Lesser discussed tools under both the 2018/19 and 2019/20 tariff aid packages included the Trade Promotion Program, where soy did well in receiving $35 million of the $300 million spent over two years. This was a pittance, however, compared to the $2.6 billion spent under the Food Purchase and Distribution Program, which directed aid to more consumer-facing products, few of which were impacted by tariffs to the same extent as soybeans.
Turning from the commodity specific support of the tariff assistance programs to whole farm support offered under USDA’s $3 billion in Disaster Assistance funding we are given reasons to believe that the latter was also not designed with the Southern farmer at top of mind. First, from a timing perspective, the Disaster Assistance bill was signed in early June, right on the heels of Midwestern Flooding, but a full nine months after flooding caused by Hurricane Florence.

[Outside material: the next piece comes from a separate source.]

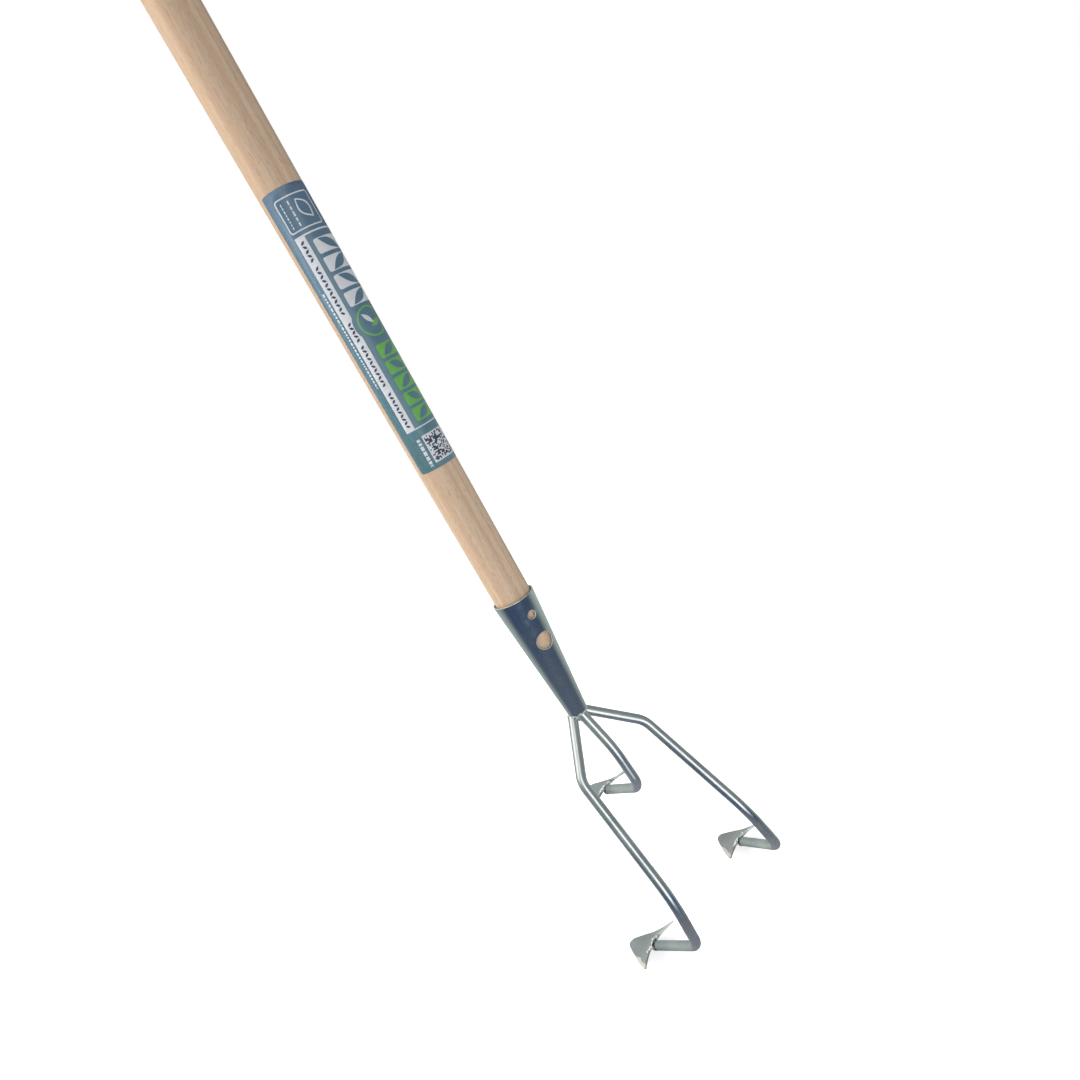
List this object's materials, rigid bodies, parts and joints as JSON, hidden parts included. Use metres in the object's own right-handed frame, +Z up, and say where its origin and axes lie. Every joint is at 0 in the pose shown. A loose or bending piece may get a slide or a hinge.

Additionally, from a program design perspective, the Disaster Assistance bill opens up the possibility that up to two-thirds of the money available could go to further compensate Midwestern farmers, leaving less for the 18/19 hurricane impacts felt in the Carolinas.
While the North Carolina grower is greatly appreciative of the assistance offered by USDA over the past 18 months – which has been critical to farm survival in some instances – we look forward to working more closely with the USDA in the future to make sure ad hoc agricultural policies are designed for farmers inside and outside the farm belt, alike.